Софи отстранилась сама, отошла в угол, села на стул и уставилась на Машеньку так, как портные, должно быть, разглядывают не совсем готовое платье, повешенное на манекене.

– Вы теперь, должно быть, злитесь на меня, Мари? Да? – задумчиво произнесла она. Машенька, не удержавшись, прошипела в ответ нечто весьма нелестное. – Но ведь вы хотите всегда ходить легко, как тогда, когда мы с вами комнату под спектакль размеряли? Хотите ведь, правда?

– Что я…

– Ну да, вы бегали едва не быстрее меня, а я вспомнила, как нас в Петербурге ходить учили, и подумала… И так все по-моему и вышло. А теперь вы у меня будете тренироваться и… Я думаю, вам надо такую тоненькую, изящную тросточку завести…

– Софи, я, конечно, очень благодарна вам за этот урок. Правда, он вышел несколько… Ну да ладно, допустим, у вас манера такая с людьми. Но в дальнейшем я, кажется, ничем не позволяла вам решать… – Машенька с трудом унимала волей неистово колотящееся сердце.

Слишком много всего сразу. А вдруг эта бродячая петербургская кошка права?! И можно научиться… Нет, не стоит об этом и думать. Разве не пыталась она ходить у озера, когда оставалась одна? И раньше, дома, перед большим, еще материным зеркалом… Нет, не надо надеяться… Слишком больно потом. Все уже было. И доктор с золотой цепочкой из самой Казани, который обещал поставить ее на ноги какой-то диковинной немецкой гимнастикой. И дикий, вонючий Алешин шаман с сушеными мышиными трупиками, привязанными к поясу. И китайское жгучее растирание, за соболя прикупленное отцом у маньчжуров… Благодарим покорно…

– Меня уж, между прочим, дома заждались. Игнатий, я думаю, не раз туда-сюда съездил. Вас, Софи, отвезти?

– Да нет, ногами дойду. Недалеко. – Софи опять посмотрела на Машеньку знакомым, тяжелым взглядом.

– Ну, коли так, прощайте, Софи! – Машеньке вовсе не хотелось подавать руки, а уж тем паче целоваться на прощание, как принято у девиц Златовратских и поповны Аграфены. Ласковая Фаня любила, прощаясь и здороваясь, целоваться в губы, с громким причмоком. Брр! Впрочем, Софи, кажется, тоже ничего такого не хотелось. – О музыке мы с вами достаточно договорились, ширмы я прикажу сюда к сроку перевезти.

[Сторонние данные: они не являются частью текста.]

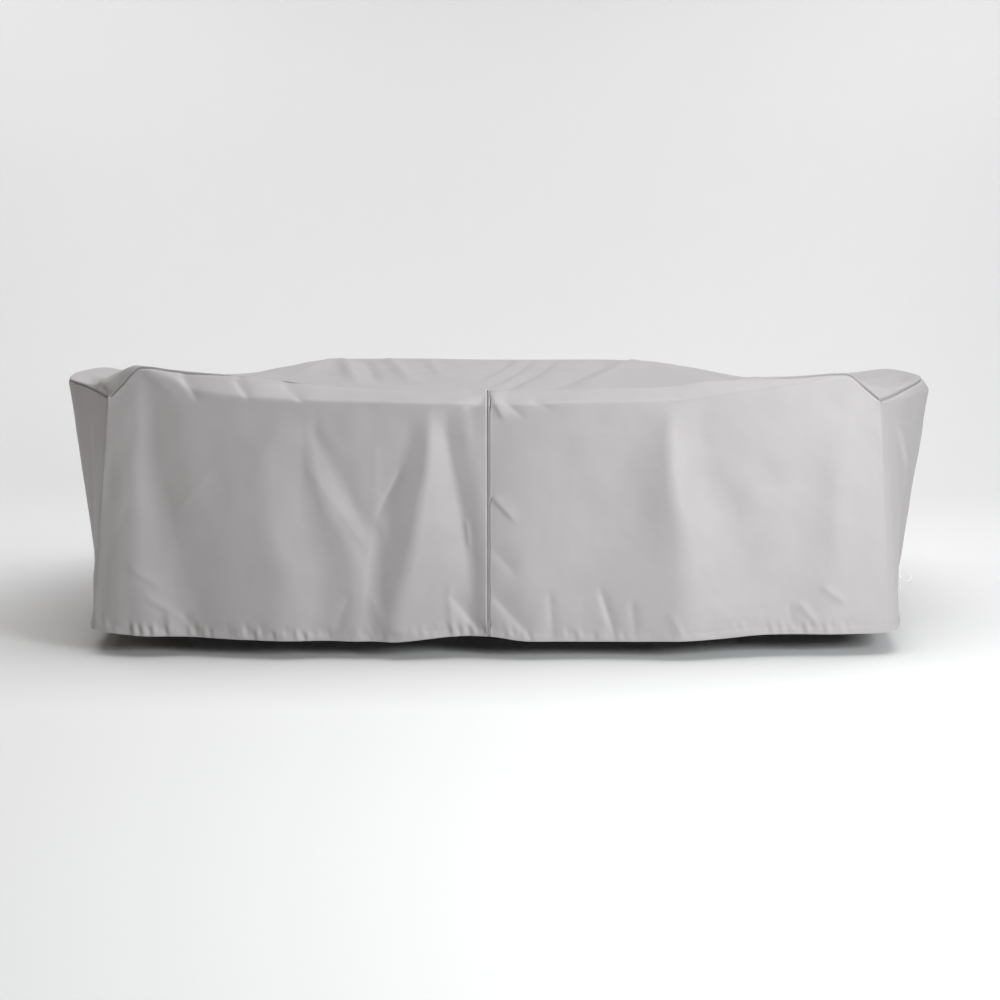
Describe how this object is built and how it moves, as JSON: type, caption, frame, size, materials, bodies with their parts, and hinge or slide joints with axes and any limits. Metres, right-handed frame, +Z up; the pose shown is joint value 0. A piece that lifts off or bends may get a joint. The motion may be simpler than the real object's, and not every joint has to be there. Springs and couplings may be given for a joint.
{
  "type": "patio furniture cover",
  "caption": "Fitted cloth cover for a patio dining set: top, front, back and end panels sewn into a hollow shell that hangs in soft folds, with a thin tie low at one corner.",
  "frame": {"origin": "under the middle of the top cloth, where the table carries it", "axes": "+X to the right along the cover's length, -Y to the front wall with the centre seam that shows, +Z up"},
  "size_m": [3.0344, 2.1938, 0.8525],
  "materials": {
    "cover_cloth": "light warm grey coated polyester, fine plain weave, soft satin sheen",
    "tie_cord": "thin white braided cord"
  },
  "bodies": {
    "root": {"top_panel": "cover_cloth", "front_left_panel": "cover_cloth", "front_right_panel": "cover_cloth", "left_end_panel": "cover_cloth", "right_end_panel": "cover_cloth", "back_left_panel": "cover_cloth", "back_right_panel": "cover_cloth", "tie_knot": "tie_cord", "tie_loop_right": "tie_cord", "tie_loop_left": "tie_cord", "tie_end_right": "tie_cord", "tie_end_down": "tie_cord"}
  },
  "joints": []
}
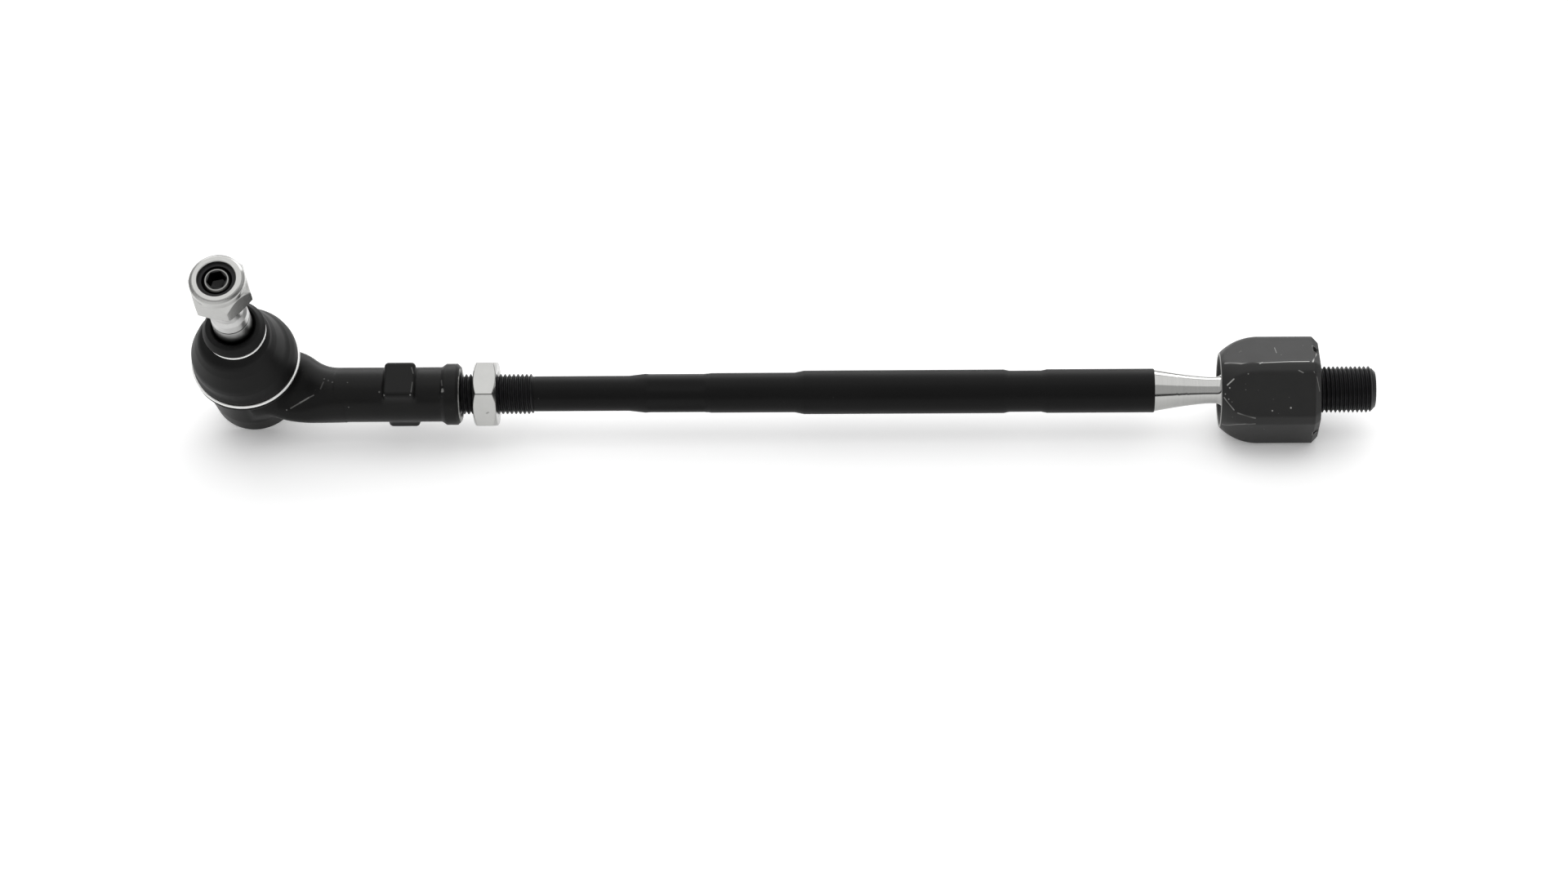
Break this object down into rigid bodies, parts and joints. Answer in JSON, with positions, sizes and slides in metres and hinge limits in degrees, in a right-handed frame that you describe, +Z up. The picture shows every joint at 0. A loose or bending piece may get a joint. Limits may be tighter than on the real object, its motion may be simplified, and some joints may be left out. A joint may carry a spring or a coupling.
{
  "type": "steering tie rod",
  "caption": "Steering tie rod: a stepped steel rod with a hexagonal axial ball joint at one end and, past a jam nut, a forged outer ball joint with a rubber boot, tapered stud and lock nut.",
  "frame": {"origin": "on the rod's axis, where the inner socket's shoulder meets the rack", "axes": "+X out along the rack thread, the rod runs along -X, +Z up as it lies on a flat of the socket and the rim of the ball pot, the stud leans towards -Y"},
  "size_m": [0.4091, 0.065, 0.0889],
  "materials": {
    "forged_steel": "satin black coat on forged steel",
    "rod_steel": "satin black coat on turned steel",
    "socket_steel": "dark grey phosphate with worn edges",
    "bright_steel": "ground and bare",
    "zinc_plate": "zinc plated",
    "ring_wire": "bright spring wire",
    "plate_steel": "pressed plate, black coat",
    "boot_rubber": "matte black rubber",
    "seat_plastic": "plain acetal",
    "black_nylon": "black nylon"
  },
  "bodies": {
    "rod": {"tie_rod": "rod_steel"},
    "jam_nut": {"jam_nut": "zinc_plate"},
    "outer_end": {"outer_housing": "forged_steel", "outer_ball_seat": "seat_plastic", "outer_cover_plate": "plate_steel", "outer_preload_spring": "bright_steel", "boot_lower_ring": "ring_wire"},
    "boot": {"dust_boot": "boot_rubber"},
    "boot_lip": {"boot_upper_ring": "ring_wire"},
    "stud": {"ball_stud": "bright_steel"},
    "stud_nut": {"stud_nut": "zinc_plate", "stud_nut_insert": "black_nylon"},
    "inner_seat": {"inner_ball_seat": "seat_plastic"},
    "socket": {"inner_socket": "socket_steel"}
  },
  "joints": [
    {"name": "outer_end_turn", "type": "hinge", "parent": "rod", "child": "outer_end", "pos_m": [-0.32, 0, 0], "axis": [1, 0, 0], "continuous": true},
    {"name": "jam_nut_turn", "type": "hinge", "parent": "rod", "child": "jam_nut", "pos_m": [-0.2874, 0, 0], "axis": [1, 0, 0], "continuous": true},
    {"name": "boot_turn", "type": "hinge", "parent": "outer_end", "child": "boot", "pos_m": [-0.3706, 0.00762, 0.0044], "axis": [0, -0.5, 0.866], "continuous": true},
    {"name": "stud_swing", "type": "hinge", "parent": "boot", "child": "boot_lip", "pos_m": [-0.3706, 0.00762, 0.0044], "axis": [1, 0, 0], "range_deg": [-25, 25], "deforming": ["dust_boot"]},
    {"name": "stud_spin", "type": "hinge", "parent": "boot_lip", "child": "stud", "pos_m": [-0.3706, 0.00762, 0.0044], "axis": [0, -0.5, 0.866], "continuous": true},
    {"name": "stud_nut_turn", "type": "hinge", "parent": "stud", "child": "stud_nut", "pos_m": [-0.3706, -0.02613, 0.06286], "axis": [0, -0.5, 0.866], "continuous": true},
    {"name": "inner_swing", "type": "hinge", "parent": "rod", "child": "inner_seat", "pos_m": [-0.02, 0, 0], "axis": [0, 1, 0], "range_deg": [-25, 25]},
    {"name": "socket_spin", "type": "hinge", "parent": "inner_seat", "child": "socket", "pos_m": [-0.02, 0, 0], "axis": [1, 0, 0], "continuous": true}
  ]
}
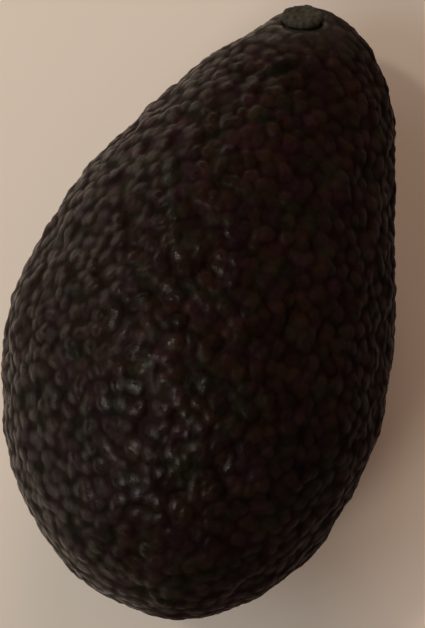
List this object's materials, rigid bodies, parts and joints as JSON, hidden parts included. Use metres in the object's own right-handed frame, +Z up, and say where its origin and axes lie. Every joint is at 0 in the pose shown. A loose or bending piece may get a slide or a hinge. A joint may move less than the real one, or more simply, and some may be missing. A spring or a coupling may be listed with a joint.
{
  "type": "avocado",
  "caption": "Whole ripe avocado with dark pebbly skin and a woody stem stub, lying on its side on a small flat spot.",
  "frame": {"origin": "on the surface that the fruit rests on, under the middle of its bounding box", "axes": "+Z up, +Y along the fruit to its stem end, +X to the right seen from above"},
  "size_m": [0.066, 0.1072, 0.0623],
  "materials": {
    "skin": "dark purplish brown-black pebbled skin with a waxy satin gloss",
    "stem": "dry grey-green woody stalk, matt"
  },
  "bodies": {
    "root": {"avocado_fruit": "skin", "stem_stub": "stem"}
  },
  "joints": []
}
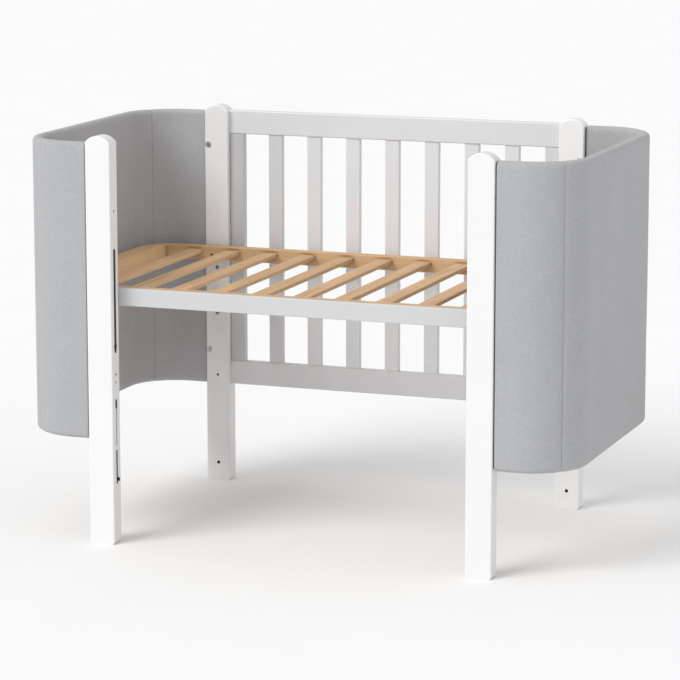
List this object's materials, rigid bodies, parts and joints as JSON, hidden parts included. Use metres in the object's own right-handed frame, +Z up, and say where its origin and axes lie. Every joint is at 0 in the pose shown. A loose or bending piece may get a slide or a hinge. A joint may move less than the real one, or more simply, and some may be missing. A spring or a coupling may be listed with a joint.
{
  "type": "toddler bed",
  "caption": "Toddler bed with arched white posts, curved padded grey ends, a barred back, an open front and a slatted wooden base of adjustable height.",
  "frame": {"origin": "on the floor under the centre of the bed", "axes": "+X along the length, towards the right-hand end as seen from the open front; +Y from the open front to the barred back; +Z up"},
  "size_m": [1.257, 0.698, 0.892],
  "materials": {
    "white_lacquer": "satin white lacquer",
    "grey_felt": "fine matt felt",
    "oiled_beech": "bare sanded beech",
    "plywood": "raw plywood",
    "foam": "open foam",
    "steel": "zinc-plated"
  },
  "bodies": {
    "frame": {"post_front_left": "white_lacquer", "post_front_right": "white_lacquer", "post_rear_left": "white_lacquer", "post_rear_right": "white_lacquer", "left_end_core": "plywood", "left_end_foam_outer": "foam", "left_end_foam_inner": "foam", "left_end_cover": "grey_felt", "left_end_batten_front": "plywood", "left_end_batten_rear": "plywood", "right_end_core": "plywood", "right_end_foam_outer": "foam", "right_end_foam_inner": "foam", "right_end_cover": "grey_felt", "right_end_batten_front": "plywood", "right_end_batten_rear": "plywood", "end_panel_dowels": "steel", "end_panel_cam_locks": "steel", "back_top_rail": "white_lacquer", "back_bottom_rail": "white_lacquer", "back_stile_left": "white_lacquer", "back_stile_right": "white_lacquer", "back_slat_1": "white_lacquer", "back_slat_2": "white_lacquer", "back_slat_3": "white_lacquer", "back_slat_4": "white_lacquer", "back_slat_5": "white_lacquer", "back_slat_6": "white_lacquer", "back_slat_7": "white_lacquer", "back_rail_bolts": "steel", "back_barrel_nuts": "steel", "level_sleeves": "steel"},
    "base": {"base_end_rail_left": "oiled_beech", "base_end_rail_right": "oiled_beech", "base_rear_rail": "oiled_beech", "base_front_rail": "oiled_beech", "base_front_board": "white_lacquer", "base_slat_01": "oiled_beech", "base_slat_02": "oiled_beech", "base_slat_03": "oiled_beech", "base_slat_04": "oiled_beech", "base_slat_05": "oiled_beech", "base_slat_06": "oiled_beech", "base_slat_07": "oiled_beech", "base_slat_08": "oiled_beech", "base_slat_09": "oiled_beech", "base_slat_10": "oiled_beech", "base_slat_11": "oiled_beech", "base_corner_bolts": "steel", "base_barrel_nuts": "steel", "base_board_screws": "steel", "base_screw_inserts": "steel"},
    "lock_front_left": {"lock_screw_front_left": "steel"},
    "lock_front_right": {"lock_screw_front_right": "steel"},
    "lock_rear_left": {"lock_screw_rear_left": "steel"},
    "lock_rear_right": {"lock_screw_rear_right": "steel"}
  },
  "joints": [
    {"name": "base_height", "type": "slide", "parent": "frame", "child": "base", "axis": [0, 0, 1], "range_m": [-0.291, 0]},
    {"name": "lock_front_left_advance", "type": "slide", "parent": "base", "child": "lock_front_left", "axis": [0, -1, 0], "range_m": [0, 0.016]},
    {"name": "lock_front_right_advance", "type": "slide", "parent": "base", "child": "lock_front_right", "axis": [0, -1, 0], "range_m": [0, 0.016]},
    {"name": "lock_rear_left_advance", "type": "slide", "parent": "base", "child": "lock_rear_left", "axis": [0, 1, 0], "range_m": [0, 0.016]},
    {"name": "lock_rear_right_advance", "type": "slide", "parent": "base", "child": "lock_rear_right", "axis": [0, 1, 0], "range_m": [0, 0.016]}
  ]
}
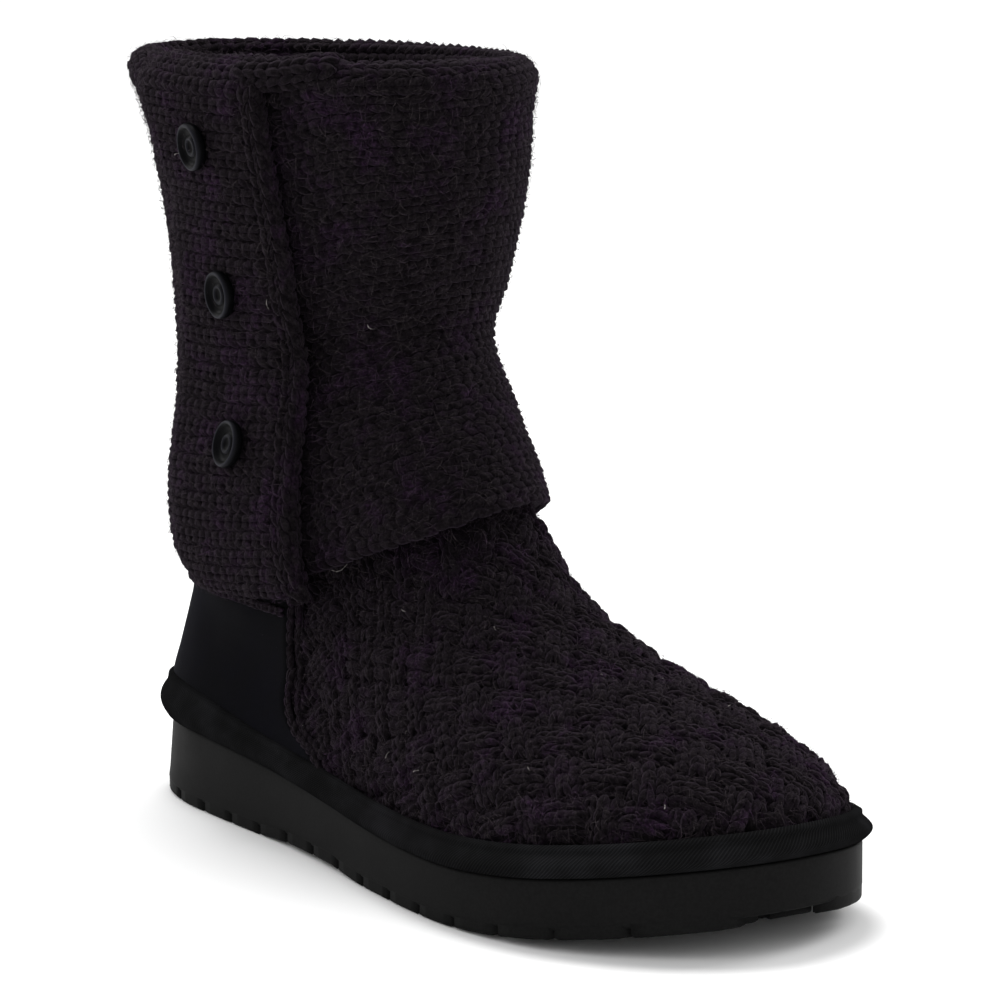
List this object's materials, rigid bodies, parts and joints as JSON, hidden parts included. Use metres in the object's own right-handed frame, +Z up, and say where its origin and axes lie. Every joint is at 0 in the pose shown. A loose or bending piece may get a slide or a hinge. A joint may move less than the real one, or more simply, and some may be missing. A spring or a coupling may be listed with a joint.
{
  "type": "sweater boot",
  "caption": "Right ankle boot with a knitted upper, a knitted shaft folded down as a buttoned cuff, a suede heel counter and a flat rubber sole edged with rolled tape.",
  "frame": {"origin": "on the floor, under the middle of the boot's box", "axes": "+X towards the toe, +Y towards the inner side of the foot, +Z up"},
  "size_m": [0.2898, 0.11, 0.2197],
  "materials": {
    "sole_rubber": "matt foamed rubber",
    "binding_tape": "twill tape",
    "knit": "soft wool knit",
    "suede": "brushed suede",
    "fleece": "short pile",
    "button": "satin"
  },
  "bodies": {
    "root": {"outsole": "sole_rubber", "binding": "binding_tape", "upper": "knit", "heel_counter": "suede", "cuff": "knit", "insole": "fleece", "button_1": "button", "button_2": "button", "button_3": "button"}
  },
  "joints": []
}
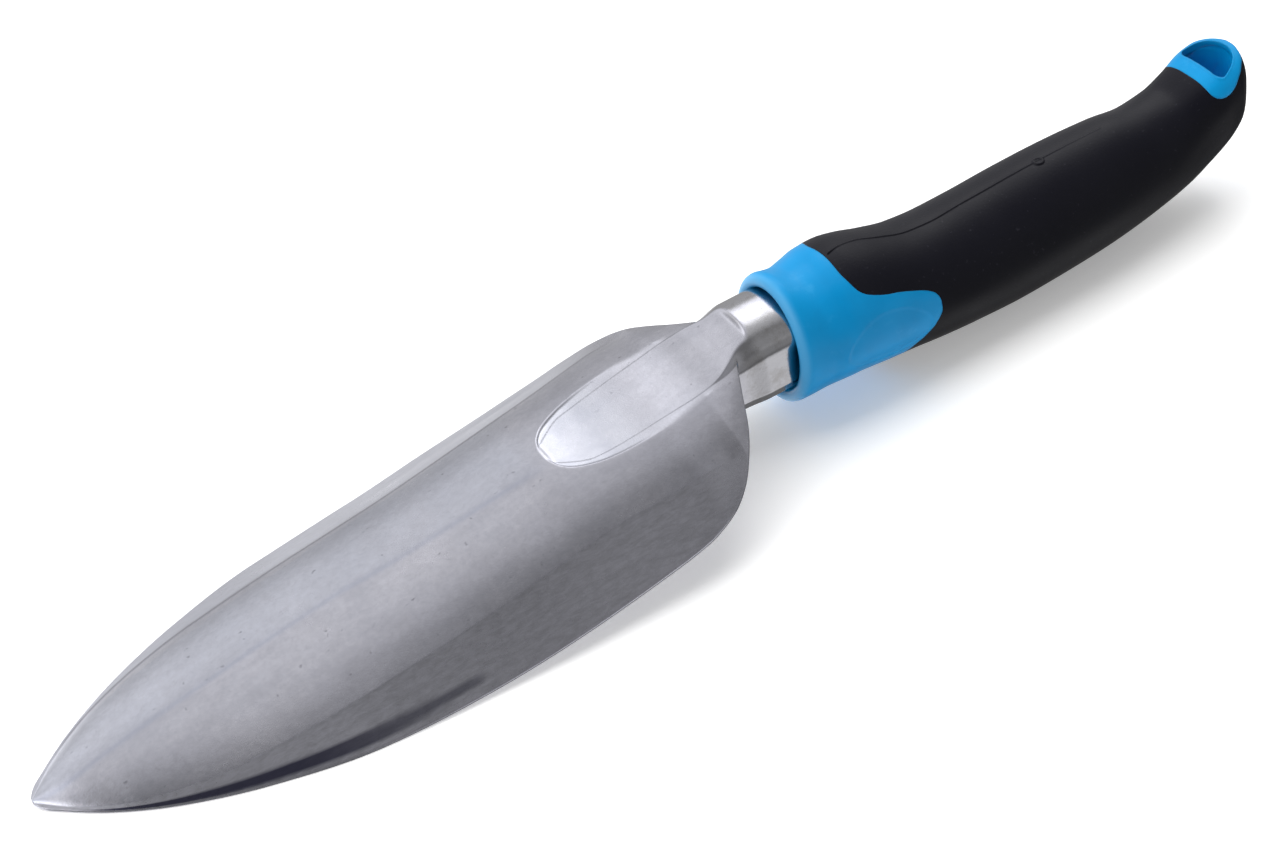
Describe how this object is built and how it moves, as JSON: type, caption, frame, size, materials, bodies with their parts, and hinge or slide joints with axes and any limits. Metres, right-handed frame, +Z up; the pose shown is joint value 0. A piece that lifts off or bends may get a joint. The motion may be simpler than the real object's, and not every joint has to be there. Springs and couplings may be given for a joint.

– Пускай, – кивнула Софи. – А если передумаете, скажете. – И, когда Машенька уже стояла на пороге, Софи неожиданно лукаво улыбнулась и прижала палец к губам. – А про Опалинского я уж забыла и Златовратским ни словечка не скажу. Верьте мне, Мари, я храню тайны не хуже могилы…

Проходя мимо окна, Машенька не удержалась и заглянула внутрь сквозь уже начавшие прорастать морозные узоры. Софи сидела у печки прямо на полу, подтянув к подбородку колени и уставившись в стену пустым взором.